Kendilerine özgü yaşamları, çadırları ve atlarıyla fotoğraf sanatçılarının yanı sıra yerli ve yabancı turistlerin de ilgisini çeken Kırgızlar, bu kültürlerini tanıtmak amacıyla Muradiye Kaymakamlığı ve belediyesinin desteğiyle Van Gölü kıyısında Ata Yurdu'nu kurdu.
Buraya gelen misafirleri kendi kültürüyle ağırlayan ve yöresel yemeklerinden ikram eden Kırgız Türkleri, asırlardır barınmada kullandıkları "otağ"ların da üretimini yaparak yurt dışına göndermeye başladı.
Ata yurdunda kurdukları atölyede 15 kişiyi istihdam eden Kırgızlar, çivi kullanmadan keçe ve ahşaptan yaptıkları otağları aldıkları siparişlere göre birçok ülkeye gönderiyor.
"Yurt dışına satış yapmaya başladık"
Muradiye Kaymakamı ve Belediye Başkan Vekili Erkan Savar, AA muhabirine yaptığı açıklamada, ilçede kurdukları Ata Yurdu'nda Kırgız kültürünü yerli ve yabancı ziyaretçilere tanıttıklarını belirtti.
Temel amaçlarının, Türk tarihini insanlara yerinde yaşatarak öğretmek olduğunu aktaran Savar, şunları söyledi:
"Ata Yurdu'ndaki otağlar burada yapıldı. İnsanlar buraya gelerek ata binebiliyor, okçuluk konusunda dersler alabiliyor.
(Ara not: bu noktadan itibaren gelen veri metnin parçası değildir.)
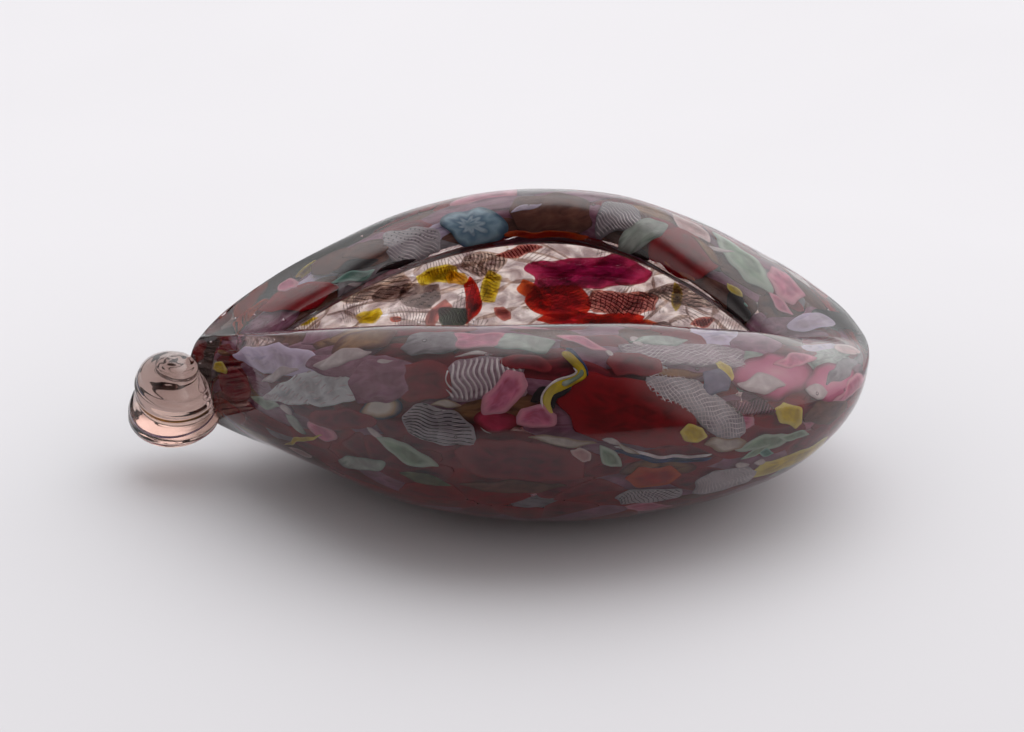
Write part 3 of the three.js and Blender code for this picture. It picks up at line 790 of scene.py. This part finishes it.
# Chips and streaks too small or too thin to be nodes of their own, by the sheet they are seen from.
CHIPS = {
    "front": [
        ("lavender_band", "oval", -120.8, 2.55, 60, 10, 0, "mauve"),
        ("grey_mauve_band", "panel", -117.6, 2.44, 29, 15, 7, "mauve"),
        ("white_fleck", "leaf", -118, 2.57, 13, 4, 20, "white"),
        ("pale_chip", "leaf", -125.6, 2.62, 30, 6, 15, "white"),
        ("fan_dash", "leaf", -138.8, 2.34, 26, 4, 18, "white", 0.6),
        ("yellow_fleck", "shard", -160, 2.3, 10, 5, -7, "yellow"),
        ("white_bead", "pebble", -136.8, 2.02, 8, 3, -14, "white"),
        ("sage_oval", "leaf", -134.4, 1.94, 13, 6, -31, "sage"),
        ("yellow_streak", "leaf", -134.8, 1.82, 40, 2, 21, "yellow", 1.5),
        ("pale_rose_chip", "leaf", -138, 1.72, 17, 6, 5, "pale_rose"),
        ("sage_cloud", "oval", -122.4, 1.8, 28, 7, 12, "sage"),
        ("leaf_tip", "leaf", -118, 2.0, 9, 3, -27, "white"),
        ("red_patch", "oval", -124.4, 2.06, 37, 8, 8, "garnet"),
        ("garnet_middle", "oval", -110.8, 2.46, 27, 15, -4, "garnet"),
        ("pink_crest_streak", "leaf", -85.2, 2.84, 20, 5, -21, "rose"),
        ("white_crest_bead", "leaf", -80.4, 2.72, 6, 2, -41, "white"),
        # white_arc is a painted highlight: a thin white chip laid where the glass shows a bright arc over the
        # herringbone slice.
        ("white_arc", "leaf", -102.4, 2.69, 15, 1.6, 0, "white", 1.2),
        ("cream_lens", "leaf", -106.4, 2.28, 12, 3, 0, "cream"),
        ("half_disc", "leaf", -100.4, 2.14, 10, 5, -20, "white"),
        ("dark_wedge", "leaf", -92, 2.36, 9, 5, 30, "dark"),
        ("cream_drip", "leaf", -89.2, 2.01, 27, 4, -8, "cream"),
        ("cream_drop", "shard", -85.6, 1.94, 9, 5, -42, "pale_rose"),
        ("tan_streak", "leaf", -97, 1.76, 42, 8, 0, "brown"),
        ("maroon_crest", "oval", -94.4, 2.62, 20, 6, -8, "garnet"),
        ("olive_streak_low", "leaf", -110.8, 1.78, 21, 7, -10, "olive"),
        ("chip_cap", "leaf", -80.8, 2.0, 8, 2.5, -13, "white"),
        ("line_start", "leaf", -77.6, 1.96, 12, 2, -27, "cream"),
        ("garnet_crest", "panel", -76, 2.62, 22, 9, 0, "garnet"),
        ("sage_crest_streak", "leaf", -70.4, 2.88, 26, 6, 2, "sage"),
        ("white_crest_chip", "pebble", -75.2, 2.87, 6, 4, -49, "white"),
        ("tan_crest_streak", "leaf", -69, 2.54, 28, 4, 0, "amber"),
        ("yellow_bead", "shard", -58.4, 2.58, 9, 5, -44, "yellow"),
        ("violet_patch", "shard", -60.8, 2.46, 13, 10, 4, "violet"),
        ("ridged_slice", "leaf", -53.6, 2.2, 26, 7, -12, "shell"),
        ("cream_patch", "shard", -59.2, 1.94, 20, 6, -10, "cream"),
        ("leaf_low", "leaf", -52, 1.86, 14, 4, 15, "green"),
        ("leaf_end", "leaf", -43, 1.9, 20, 4, -10, "green"),
        ("teal_bead", "leaf", -49.6, 1.84, 9, 4, -10, "teal"),
        ("white_chip_low", "pebble", -54.4, 1.8, 7, 3, -26, "white"),
        ("white_chip_end", "pebble", -49.6, 1.78, 6, 3, -14, "white"),
        ("pink_light", "leaf", -40, 2.66, 30, 7, 7, "rose"),
        ("pink_eye", "leaf", -51.2, 2.42, 23, 8, -2, "white"),
        ("pink_eye_middle", "leaf", -51.2, 2.42, 11, 3.5, -4, "grey"),
        ("second_eye", "leaf", -36.8, 2.26, 13, 6, -10, "white"),
        ("rose_edge_streak", "leaf", -24, 2.06, 36, 5, 3, "rose"),
        ("grey_edge_streak", "leaf", -24, 2.42, 40, 6, 5, "grey"),
        ("dark_edge_patch", "oval", -34, 1.96, 30, 9, -8, "brown"),
        ("pale_edge_bead", "oval", -12, 2.66, 16, 8, -20, "pale_rose"),
    ],
    # These chips are in the lit_ glasses, whose paler tones are painted light shining through the back wall.
    "back": [
        ("grey_cloud", "oval", 121.6, 1.92, 17, 8, 20, "lit_grey"),
        ("yellow_line", "leaf", 139.2, 2.1, 13, 3, 10, "lit_yellow"),
        ("rose_band", "ribbon", 112.4, 1.72, 16, 6, -25, "lit_rose"),
        ("red_bead", "pebble", 121.2, 1.76, 6, 3, 18, "lit_scarlet"),
        ("orange_shard_within", "shard", 107.6, 1.88, 12, 7, 9, "lit_amber"),
        ("salmon_chip", "shard", 99, 1.66, 9, 6, 31, "lit_rose"),
        ("rose_comb", "leaf", 95.2, 1.98, 23, 6, 172, "lit_rose"),
        ("ruby_mass", "pebble", 87.6, 1.71, 30, 16, 176, "lit_ruby"),
        ("orange_fold", "ribbon", 92.4, 1.74, 19, 7, 41, "lit_scarlet"),
        ("olive_spot", "leaf", 62, 1.8, 14, 6, 76, "lit_olive"),
        ("scarlet_streak", "leaf", 68.4, 1.63, 18, 4, 169, "lit_scarlet"),
        ("rose_hatch", "leaf", 54, 1.7, 12, 6, 153, "lit_rose"),
    ],
    "fold": [
        ("salmon_chip_fold", "shard", 145.6, 3.12, 9, 7, 158, "rose"),
        ("dark_streak", "leaf", 131.6, 3.5, 22, 5, 169, "dark"),
        ("green_streak", "leaf", 132.4, 3.72, 21, 4, 172, "teal"),
        ("white_speck", "leaf", 133.2, 3.9, 7, 1.6, 173, "white"),
        ("brown_patch", "leaf", 127.6, 3.34, 21, 9, 165, "brown"),
        # black_gap is painted shade: a dark chip along the lip, where the fold is in shade.
        ("black_gap", "leaf", 122.8, 3.9, 20, 3, 178, "dark"),
        ("lilac_lens", "leaf", 94.4, 3.34, 15, 2.5, 14, "lavender"),
        ("red_lip_strip", "ribbon", 90.8, 3.93, 36, 2.6, 179, "scarlet"),
        ("tan_patch", "leaf", 59.2, 2.94, 26, 10, 161, "pale_rose"),
        ("amber_edge", "leaf", 51.5, 3.24, 24, 4, 165, "amber"),
        ("white_band", "leaf", 50.8, 3.1, 15, 2.5, 30, "white"),
        ("scarlet_foot", "leaf", 55, 3.78, 22, 5, 172, "scarlet"),
        ("yellow_crescent", "leaf", 38.8, 3.52, 10, 3.4, 171, "yellow"),
        ("teal_chip", "leaf", 34.4, 3.68, 7, 3, 24, "teal"),
        # dark_hollow and dark_hollow_end are painted shade: dark chips along the lip, where the fold is in
        # shade.
        ("dark_hollow", "oval", 66, 3.9, 12, 4, 170, "dark"),
        ("dark_hollow_end", "oval", 34, 3.74, 16, 7, 165, "dark"),
        ("rose_cone", "leaf", 28.4, 3.2, 16, 5, 178, "rose"),
        ("lilac_patch", "oval", 18, 3.06, 20, 10, 74, "lavender"),
        ("dark_patch_end", "oval", 14, 2.6, 22, 14, 80, "dark"),
    ],
}
CHIP_DEPTH = {"front": 3.4, "back": 5.4, "fold": 3.4}
CHIP_THICKNESS = 0.6

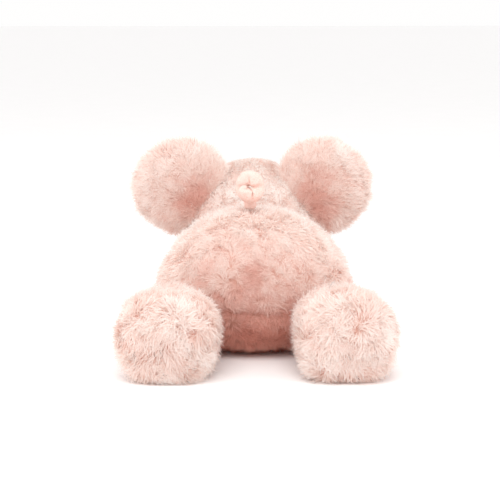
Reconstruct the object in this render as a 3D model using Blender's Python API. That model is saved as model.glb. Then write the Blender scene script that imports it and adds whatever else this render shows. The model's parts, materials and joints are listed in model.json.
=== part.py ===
"""A plush mouse that lies on its belly, built as it is sewn: skin panels over loose fillings.

Every stuffed part (body, head, ear, leg, arm) starts from one egg-shaped envelope. Its skin panels
are the outer layer of that envelope, parted at the seams, and its filling is what the skin holds. In
the body and the limbs a pouch of plastic beans lies in a hollow of the filling. The mouse looks
along -Y, +Z is up, and the origin is on the floor under the middle of the whole toy. All lengths
are in metres.
"""

import math
from dataclasses import dataclass, replace

import bpy
import bmesh
from mathutils import Matrix, Vector
from mathutils.bvhtree import BVHTree

MM = 0.001
SIDES = (("left", 1), ("right", -1))

# Fabric and fit
FUR_SKIN = 5.0 * MM  # long-pile fur cloth with its pile pressed down
SHORT_SKIN = 3.5 * MM  # short-pile cloth of the head
LINING_SKIN = 2.2 * MM  # velour inside the ears
GAP = 0.3 * MM  # between two pieces that touch
SEAM = 0.2 * MM  # half of the gap between two panels at their seam
JOINT_CLEARANCE = 2.2 * MM  # round a limb, an ear or the head, over its whole swing

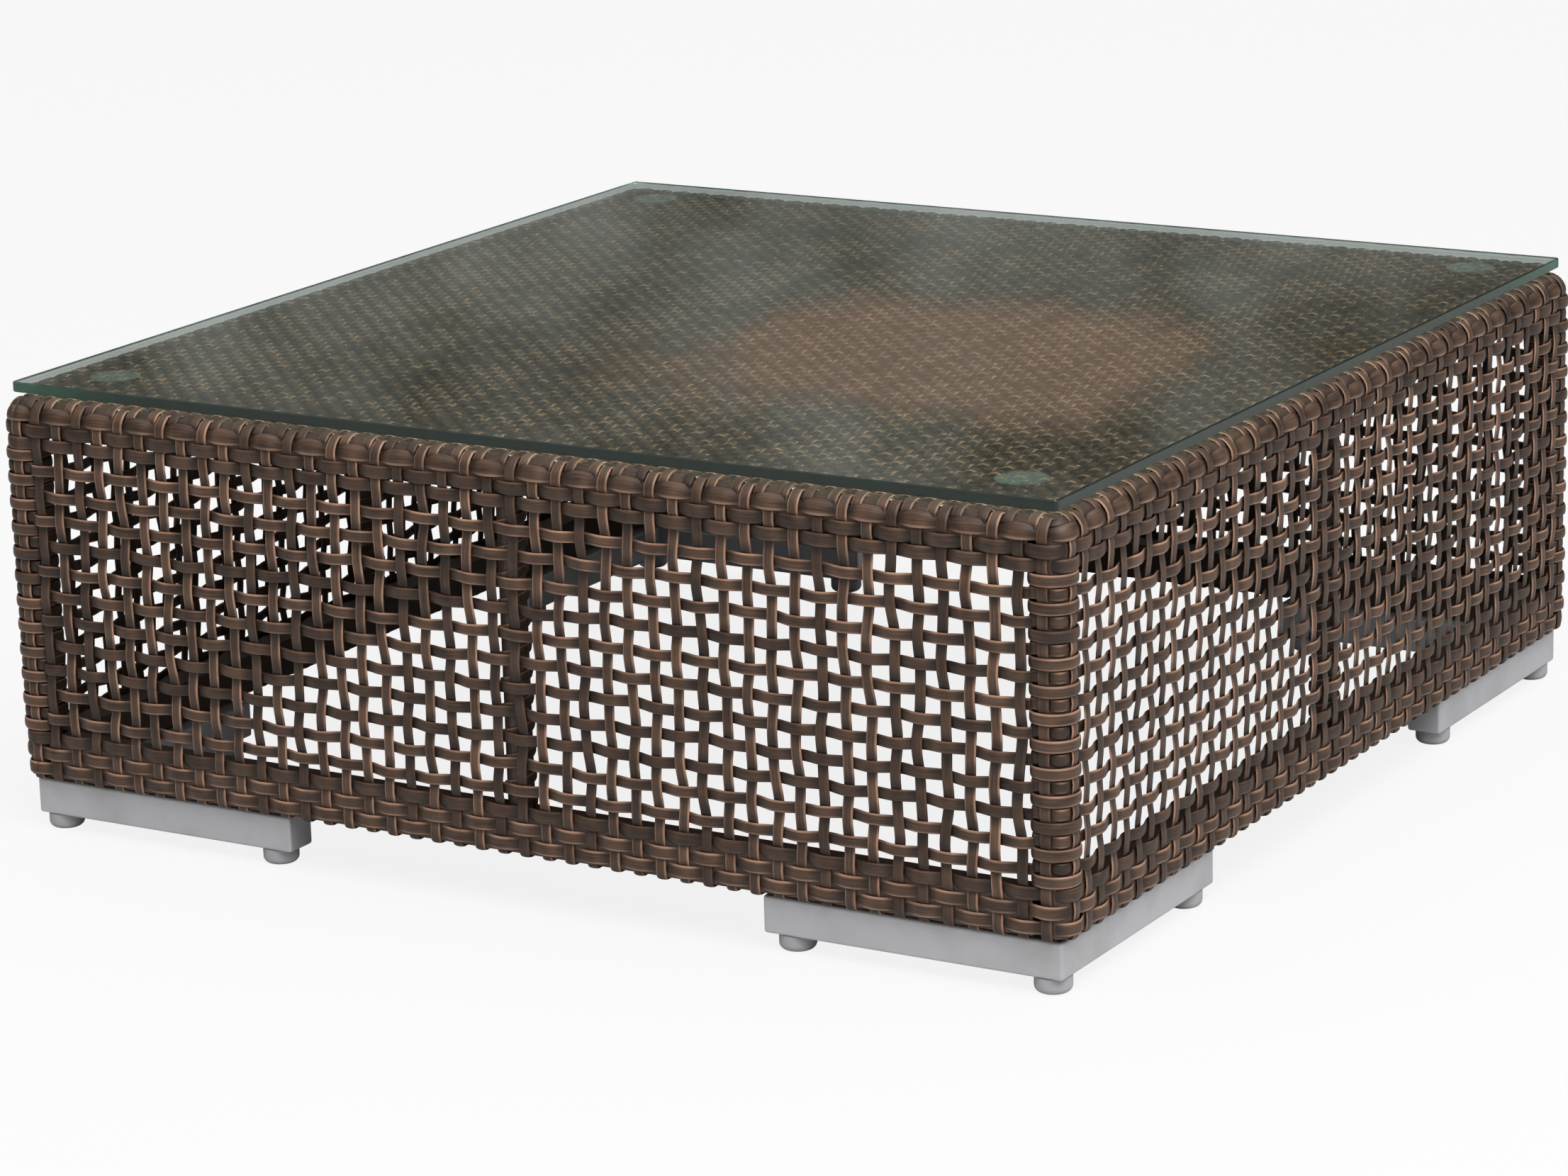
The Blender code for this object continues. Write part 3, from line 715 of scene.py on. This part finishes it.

Vatandaşlarımızın hem birlikte geçimlerini temin edebilmelerini hem de Türk tarihinin bu güzel öğelerini yeni nesillere aktarabilmeyi sağlamaya çalışıyoruz. İnşallah bu kültürü gelecek nesillere en güzel şekilde aktarabiliriz. Burada aynı zamanda geleneksel yöntemlere göre otağlar imal ediliyor. Burada üretilen çadırların hem yurt içinde hem de yurt dışında satışına yönelik çabamız var. Kuveyt, Katar gibi ülkelere satışını gerçekleştirebildik. Bu sayede Türk kültürünü gelecek nesillere aktarabiliyoruz. Turizm açısından da ilçemize büyük katkıları oluyor."
Son zamanlarda geçmişe yönelik özlemin arttığını, kullanılan birçok araç gerece insanların daha çok ilgi gösterdiğine değinen Savar, "Burada kurulan atölyede bölge insanı hem çalışıyor hem de keçe yapmayı öğreniyor. Bir anlamda kaybolmaya yüz tutan bir mesleği de devam ettirmiş oluyoruz. Bu açıdan çalışmayı önemsiyoruz." dedi.
"Otağların ihracatına başladık"
Ata Yurdu'nu işleten Kırgız Türklerinden Kenan Aytaç ise Ata Yurdu'na gelen misafirlerine geleneksel kıyafetlerini giydirdiklerini, yöresel yemeklerden ikram ettiklerini, ata binip ok atmayı öğrettiklerini anlattı.
Kültürlerini, ortak değerlerini tanıtmak için açtıkları tesiste yoğun talep üzerine otağ imalatına başladıklarını aktaran Aytaç, şunları kaydetti:
"İnsanlar merak edip otağlardan sipariş vermeye başladı. Bu şekilde otağ imalatına başladık ve şu anda yurt dışına ihraç ediyoruz. Orta Doğu ve Avrupa daha çok talep ediyor. Kuveyt, Katar gibi çadır kültürünün hala yaygın olduğu ülkelerden siparişler aldık. Avrupa'da bulunan gurbetçilerimizin de siparişleri oluyor. Onların taleplerine cevap vermeye çalışıyoruz. Otağları orijinal koyun yünü ve ahşaptan yapıyoruz. Asırlardır kullanılan yöntemleri kullanıyoruz. Elimizden geldiği kadar ortak değerleri ön palana tutup kültürümüzü tanıtmaya çalışıyoruz. Gurbetçiler genelde bu tarz şeylere meraklı oldukları için bahçelerine, yazlıklarına bu otağlardan kurmamızı istiyorlar. Yurt içinde de üniversiteler, resmi kurumlar sipariş veriyor."